入社して約1年半。山田さん同様、13年前にこちらに移住してきた。
沖縄にきてからはドーナツ屋さんで働いていたそう。どうしてここで働くことになったんですか。
「転勤が多い職場だったので、子どもが大きくなってきたらどこかで腰を据えないといけないなと思っていました。自分でお店をやろうかなという思いがちょっとずつ出てきたけれど、勉強も足りないし、起業に踏み切れない自分もいたんです」
いずれはドーナツを出すカフェをやりたい。そんなときに、偶然ファームでランチを食べて手づくりの豆乳のおいしさに驚いたという。

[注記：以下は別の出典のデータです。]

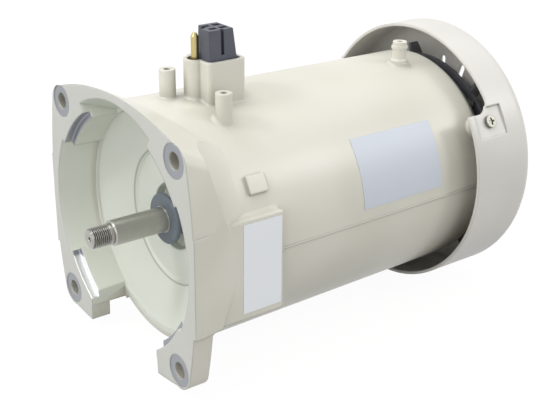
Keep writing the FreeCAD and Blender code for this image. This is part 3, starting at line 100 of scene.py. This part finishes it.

「ここで働けば将来のための勉強になるし、地場で沖縄の人の心をつかんでいる経営者は魅力的だった。僕もそうなりたいと思っているわけですから。この人と仕事したいと思って、いずれ開業したいけどそれでもいいならと雇ってもらいました」
入社後は、ジャムやドレッシングをつくる工房で働くことになった。すぐに商品開発を任せてもらったので、ジャムはもちろん味噌や豆乳、豆腐についても一から勉強して研究に没頭したという。
働きぶりが評価されて、なんと今年の4月からは支配人に抜擢された。
仕事が急に変わってとまどいはなかったですか。
「もちろんありました。でも将来起業したいので、今はプチ社長のつもりでやっています。これまできちんとした体制が整っていなかったので、休みを取りやすくしたり、人事評価の体制を整えたりと土台をつくっている最中です」
「ここは社長の一存ではなく、僕ら次第でいかようにも転がりそうなんです。だからここで自分もやってみようと思うし、新しい人にも個性を出すことを怖がらずにきてほしいですね」
最後に紹介したいのが部長として施設全体を統括している渋沢さんです。
いい意味で、部長という肩書きがまったく似合わない方。豪快な笑顔につられて、なんだかこっちまで笑顔になってしまう。
「仕事は困ったことがあったら飛んでいくレスキューかな。俺ね、いつもまわりには暇って言ってるの」と渋沢さん。それはなぜですか?
「仕事がないっていうことを怖がる人が多いでしょ。仕事でまわりを固めて、ほかの人からの仕事を受け入れない。それが嫌いなの、俺。だから呼ばれてすぐいけるように、どんなに忙しくても暇な感じでいる」
普段は冗談ばっかり言っているけど、本当はすごくまわりのことを見ていてくれる人だと思うし、気持ちのいい関係性を作ってくれる人だと思う。
「ここに来てよかったなと思うのは人との出会い。ここで出会った人たちと将来的にどっかでつながって、新しい事業がはじまったりしたら楽しいじゃない。自分一人じゃなにも広がっていかないし、人といるのが楽しいんだ」
ここで働く人たちは、それぞれが自分なりの想いを持って健やかに暮らしている感じがしました。
今日東京に帰ると話したら「じゃあ海見に行くか!」と渋沢さん。そのままの勢いで、山田さんと地元の人しか知らないプライベートビーチに連れて行ってもらった。
真っ青で透き通った海は本当に美しくて、心がなんだか穏やかになっていく。
「こっちで働いている人は、都会で働いている人より幸福度が高いと思うよ。ここでの暮らしは、なかなかできないことだから」
沖縄でのんびり働く、というのとは違うかもしれない。
でも自分を磨きたい人や、食や農業に関わりながら働きたいと考えている人には「人」も「環境」もいい職場だと思います。